Matt Hegarty|Sep 26, 2010

It wasn’t a home run. It may not even have been a double. But the Keeneland September yearling sale, which wrapped up on Sunday after 14 days of selling, posted solid returns that may have signaled that the bloodstock bust is over.

The overall figures were not spectacular, but average for the 3,059 horses sold during the 14 sessions was $64,811, up 6.7 percent compared with the average of $60,734 for the 2009 sale, when prices fell dramatically as the forces of the recession buffeted the bloodstock market. Median was up 13.6 percent, from $22,000 to $25,000.
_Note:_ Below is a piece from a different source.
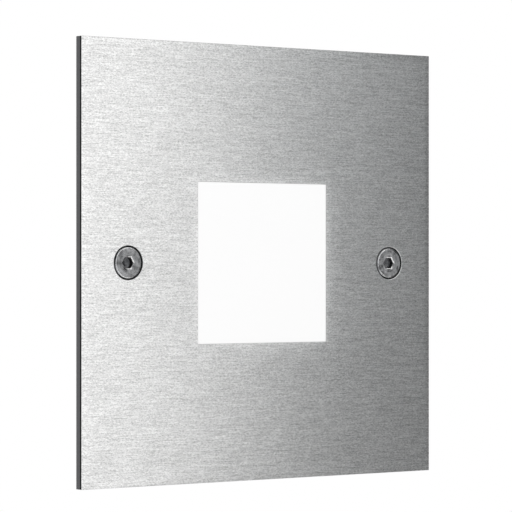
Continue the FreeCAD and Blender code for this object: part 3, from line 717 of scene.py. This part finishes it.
stud_across = 9.0 * mm
stud_up = 24.2 * mm
stud_foot_radius = 1.8 * mm
stud_foot_back = -0.5 * mm
stud_foot_chamfer = 0.1 * mm
stud_radius = 1.25 * mm
stud_root_radius = 1.02 * mm
stud_pitch = 0.45 * mm
stud_shank_end = 2.3 * mm
stud_runout = 0.15 * mm
stud_end = 5.8 * mm
stud_tip_length = 0.2 * mm
stud_tip_inset = 0.17 * mm
ridge_root = stud_root_radius - 0.04 * mm
ridge_start = stud_shank_end + 0.1 * mm
ridge_end = stud_end - 0.05 * mm
stud_outline = (
    (stud_foot_radius, plate_back), (stud_foot_radius, stud_foot_back - stud_foot_chamfer),
    (stud_foot_radius - stud_foot_chamfer, stud_foot_back), (stud_radius, stud_foot_back),
    (stud_radius, stud_shank_end), (stud_root_radius, stud_shank_end + stud_runout),
    (stud_root_radius, stud_end - stud_tip_length), (stud_root_radius - stud_tip_inset, stud_end),
)
stud_parts = []
for place in ((x, z) for x in (-stud_across, stud_across) for z in (-stud_up, stud_up)):
    stud_parts.append(turned_bar("stud", stud_outline, place, vertices=32))
    stud_parts.append(thread_ridge(
        "stud_thread", ridge_root, stud_radius, stud_pitch, ridge_start, ridge_end, place))
studs = joined("threaded_studs", stud_parts)
smooth(studs)
place_piece(studs, plain_stainless, "fasteners", "plate_studs")
for node in ("stud_washers", "stud_nuts"):
    rounded = rounded_copy(node + "_rounded", node, 0.08 * mm)
    place_piece(rounded, plain_stainless, "fasteners", node)

# ---------------------------------------------------------------------------------------------------------
# Plate screws: turned stainless M3 with a countersunk head and a hexagon socket, and with turning marks on
# the head. The thin neck lets each one back out of the wall box while a nylon washer still holds it.
head_radius = 3.0 * mm
head_face = -2.6 * mm
crown = head_face - 0.08 * mm
rim_steps = ((0.38, 0.0), (0.33, 0.01), (0.29, 0.03), (0.20, 0.11), (0.13, 0.19))  # inwards, below crown
rim_start = head_radius - rim_steps[0][0] * mm
rim_end = head_radius - 0.28 * mm
rim_depth = 0.05 * mm
neck_radius = 1.2 * mm
head_back = head_face + head_radius - neck_radius
plain_start = head_face + 0.3 * mm
thread_radius = 1.5 * mm
thread_pitch = 0.5 * mm
thread_start = 3.9 * mm
thread_end = 9.1 * mm
thread_root = neck_radius - 0.05 * mm
core_radius = neck_radius + 0.02 * mm
core_start = thread_start + 0.1 * mm
screw_tip = 9.4 * mm
tip_radius = 0.9 * mm
head_edge_round = 0.05 * mm
socket_width = 2.0 * mm
socket_depth = 1.1 * mm
socket_reach = 1.12 * mm
mouth_chamfer = 0.16 * mm
drill_inset = 0.12 * mm
drill_point = 0.4 * mm
mouth_start = 0.01 * mm
socket_end = 1.6 * mm
ring_share = 0.5

turning_marks, given, position = shader_group(
    "turning_marks", "Distance", "Rings", "Scale", "Contrast", "Detail")
axes = turning_marks.nodes.new("ShaderNodeSeparateXYZ")
turning_marks.links.new(position, axes.inputs[0])
across = step(turning_marks, "ABSOLUTE", axes.outputs["X"])
from_axis = turning_marks.nodes.new("ShaderNodeCombineXYZ")
turning_marks.links.new(step(turning_marks, "SUBTRACT", across, given["Distance"]), from_axis.inputs["X"])
turning_marks.links.new(axes.outputs["Z"], from_axis.inputs["Z"])
from_centre = step(turning_marks, "LENGTH", from_axis.outputs[0], kind="ShaderNodeVectorMath")
rings = turning_marks.nodes.new("ShaderNodeCombineXYZ")
turning_marks.links.new(step(turning_marks, "MULTIPLY", from_centre, given["Rings"]), rings.inputs["X"])
grain = step(turning_marks, "SCALE", position, kind="ShaderNodeVectorMath")
turning_marks.links.new(given["Scale"], grain.node.inputs["Scale"])
slow_grain = step(turning_marks, "MULTIPLY", grain, (0.25, 0.25, 0.25), kind="ShaderNodeVectorMath")
uneven_rings = step(turning_marks, "ADD", rings.outputs[0], slow_grain, kind="ShaderNodeVectorMath")
height = two_noises(turning_marks, uneven_rings, grain, ring_share, given["Detail"])
give_outputs(turning_marks, height, given["Contrast"])

marks = {"Distance": screw_place, "Rings": 8000.0, "Scale": 1300.0, "Contrast": 6.0, "Detail": 2.0}
turned_steel = finish_of(
    "turned_steel", (0.33, 0.33, 0.335), 0.40, metallic=1.0, spread=0.3, relief=0.12 * mm,
    group=turning_marks, texture=marks,
)
# Painted shade: a dark copy of the screw steel for the socket's inside.
socket_painted_shade = finish_of(
    "socket_painted_shade", (0.15, 0.15, 0.155), 0.4, metallic=1.0, spread=0.2, relief=0.01 * mm,
    group=turning_marks, texture=marks,
)
# Painted highlight: a bright copy of the screw steel for the socket's mouth chamfer and the head's rim.
rim_painted_highlight = finish_of(
    "rim_painted_highlight", (0.78, 0.78, 0.78), 0.2, metallic=1.0, spread=0.1, relief=0.006 * mm,
    group=turning_marks, texture=marks,
)
nylon = finish_of(
    "natural_nylon", (0.85, 0.83, 0.76), 0.45, spread=0.1,
    texture={"Scale": 600.0, "Contrast": 0.08, "Detail": 3.0},
)
screw_outline = [(head_radius - inwards * mm, crown + below * mm) for inwards, below in rim_steps] + [
    (neck_radius, head_back), (neck_radius, thread_start), (core_radius, core_start),
    (core_radius, thread_end), (tip_radius, screw_tip),
]
for side_name, side in (("left", -1), ("right", 1)):
    x = side * screw_place
    shank = turned_bar("shank", screw_outline, (x, 0), vertices=64)
    bpy.ops.object.select_all(action="DESELECT")
    bpy.ops.mesh.primitive_cylinder_add(
        vertices=6, radius=socket_width / math.sqrt(3), depth=socket_depth - mouth_chamfer,
        location=(x, crown + (socket_depth + mouth_chamfer) / 2, 0),
        rotation=(-math.pi / 2, math.pi / 6, 0),
    )
    socket = bpy.context.active_object
    bpy.ops.object.transform_apply(location=True, rotation=True, scale=True)
    bpy.ops.object.mode_set(mode="EDIT")
    pick(socket, "FACE", lambda face: face.normal.y < -0.9)
    bpy.ops.mesh.extrude_region_move(TRANSFORM_OT_translate={"value": (0, -3 * mouth_chamfer, 0)})
    wider = 1 + 6 * mouth_chamfer / socket_width
    bpy.ops.transform.resize(value=(wider, 1, wider), center_override=(x, crown - 2 * mouth_chamfer, 0))
    pick(socket, "FACE", lambda face: face.normal.y > 0.9)
    bpy.ops.mesh.inset(thickness=drill_inset)
    bpy.ops.mesh.extrude_region_move(TRANSFORM_OT_translate={"value": (0, drill_point, 0)})
    drill_tip = (x, crown + socket_depth + drill_point, 0)
    bpy.ops.transform.resize(value=(0.1, 1, 0.1), center_override=drill_tip)
    bpy.ops.object.mode_set(mode="OBJECT")
    apply_modifier(shank, "BOOLEAN", object=socket, operation="DIFFERENCE", solver="EXACT")
    bpy.data.objects.remove(socket)
    apply_modifier(shank, "BEVEL", width=head_edge_round, segments=2, limit_method="ANGLE",
                   angle_limit=math.radians(50), use_clamp_overlap=True)
    ridge = thread_ridge(
        "screw_thread", thread_root, thread_radius, thread_pitch, thread_start, thread_end, (x, 0))
    screw = joined(f"{side_name}_countersunk_screw", [shank, ridge])
    smooth(screw, 40.0)
    place_piece(screw, turned_steel, "plate_screws", f"{side_name}_plate_screw",
                body=f"{side_name}_screw")
    for material in (socket_painted_shade, rim_painted_highlight, plain_stainless):
        screw.data.materials.append(material)
    for face in screw.data.polygons:
        reach = math.hypot(face.center.x - x, face.center.z)
        below_crown = face.center.y - crown
        # The socket's inside gets the painted shade.
        if reach < socket_reach and mouth_chamfer < below_crown < socket_end:
            face.material_index = 1
        # The socket's mouth chamfer and the head's rim get the painted highlight.
        elif reach < socket_reach + mouth_chamfer and mouth_start < below_crown < socket_end:
            face.material_index = 2
        elif rim_start < reach < rim_end and 0 < below_crown < rim_depth:
            face.material_index = 2
        elif face.center.y > plain_start:
            face.material_index = 3
    washer = rounded_copy(f"{side_name}_nylon_washer", f"{side_name}_screw_washer", 0.08 * mm)
    place_piece(washer, nylon, "natural_nylon", f"{side_name}_screw_washer", body=f"{side_name}_washer")

# ---------------------------------------------------------------------------------------------------------
# Driver board: glass-fibre board with green solder mask, held by two screws behind the housing's floor. It
# carries a ferrite coil, a capacitor in a drawn aluminium can and four flat moulded components.
green_mask = finish_of(
    "green_mask", (0.05, 0.22, 0.10), 0.3, spread=0.1,
    texture={"Scale": 400.0, "Contrast": 0.3, "Detail": 3.0},
)
dress("driver_board", green_mask)
ferrite = finish_of(
    "ferrite", (0.09, 0.085, 0.085), 0.6, spread=0.15, relief=0.02 * mm,
    texture={"Scale": 2500.0, "Contrast": 0.4, "Detail": 3.0},
)
dress("driver_coil", ferrite)
drawn_can = finish_of(
    "drawn_can", (0.70, 0.70, 0.72), 0.3, metallic=1.0, spread=0.1,
    texture={"Scale": 900.0, "Contrast": 0.12, "Detail": 3.0},
)
dress("driver_capacitor", drawn_can)
chip_plastic = finish_of(
    "chip_plastic", (0.05, 0.05, 0.055), 0.5, spread=0.1, relief=0.005 * mm,
    texture={"Scale": 4000.0, "Contrast": 0.3, "Detail": 2.0},
)
dress("driver_chips", chip_plastic)

# ---------------------------------------------------------------------------------------------------------
# Terminal block: a grey moulding on the driver board, with two brass cages in which slotted screws clamp
# the cable's wires.
terminal_plastic = finish_of(
    "terminal_plastic", (0.40, 0.42, 0.43), 0.5, spread=0.12, relief=0.01 * mm,
    texture={"Scale": 1500.0, "Contrast": 0.12, "Detail": 3.0},
)
dress("terminal_block", terminal_plastic)
cage_brass = finish_of(
    "cage_brass", (0.72, 0.56, 0.28), 0.35, metallic=1.0, spread=0.14,
    texture={"Scale": 1500.0, "Contrast": 0.2, "Detail": 3.0},
)
dress("terminal_clamps", cage_brass)
dress("terminal_screws", plain_stainless)

# ---------------------------------------------------------------------------------------------------------
# Rear cover: a black moulding with a fine spark-eroded texture. It closes the driver's chamber on a flat
# silicone seal and is held by four screws.
cover_seal = rounded_copy("cover_seal_sheet", "rear_cover_seal", 0.1 * mm)
place_piece(cover_seal, seal_silicone, "silicone", "rear_cover_seal")
black_moulding = finish_of(
    "black_moulding", (0.045, 0.045, 0.05), 0.5, spread=0.16, relief=0.09 * mm,
    texture={"Scale": 3200.0, "Contrast": 0.35, "Detail": 3.0},
)
cover = rounded_copy("moulded_rear_cover", "rear_cover", 0.12 * mm)
place_piece(cover, black_moulding, "black_plastic", "rear_cover")

# ---------------------------------------------------------------------------------------------------------
# Cable gland: a black nylon body with a hexagon collar, locked inside the cover by a nut. Its cap nut
# presses a rubber sleeve onto the cable.
gland_nylon = finish_of(
    "gland_nylon", (0.04, 0.04, 0.043), 0.4, spread=0.12, relief=0.02 * mm,
    texture={"Scale": 1800.0, "Contrast": 0.25, "Detail": 3.0},
)
for node in ("gland_locknut", "gland_body", "gland_nut"):
    moulded = rounded_copy(node + "_moulded", node, 0.15 * mm)
    place_piece(moulded, gland_nylon, "black_plastic", node)
sleeve_rubber = finish_of(
    "sleeve_rubber", (0.08, 0.08, 0.08), 0.7, spread=0.12, relief=0.02 * mm,
    texture={"Scale": 1600.0, "Contrast": 0.3, "Detail": 3.0},
)
for node in ("gland_washer", "gland_seal"):
    rubber = rounded_copy(node + "_rubber", node, 0.1 * mm)
    place_piece(rubber, sleeve_rubber, "gland_rubber", node)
Even with a smaller catalog, gross sales surpassed last year’s gross, with $198,257,900 in total sales compared with $191,859,200 last year. The percentage of horses that did not meet their consignor’s reserves was 26.7 percent this year, down slightly from 27.5 percent last year.

Last year, all of the financial indicators at the September sale cratered compared with the 2008 sale, which was held just as the banking crisis had begun. Average for the 2009 sale was down 33.3 percent, while median – an indicator of the strength of the middle of the market – fell 40.5 percent. Gross sales were down slightly more than $130 million, or 41.4 percent.

Keeneland accepted fewer horses for the sale catalog this year, and it split the traditional first day of selling into two sessions over two nights, in an attempt to re-create the kind of atmosphere that surrounded the boutique July sale, which was scrapped after 2002. During the first session this year, an A.P. Indy colt out of the Grade 1 stakes-winning mare Balance sold for $4.2 million, the highest price for a September sale yearling since 2006.

“One of our goals with the format change was to get more buyers to market, and we succeeded,” said Geoffrey Russell, Keeneland’s director of sales, in a statement. “We saw a great mix of old and new faces, both domestic and foreign, and they stayed longer into the sale. Trading was evenly spread among a number of buyers. That is a very healthy sign.”

Three horses, including the $4.2 million A.P. Indy colt, sold for $1 million or more during the sale.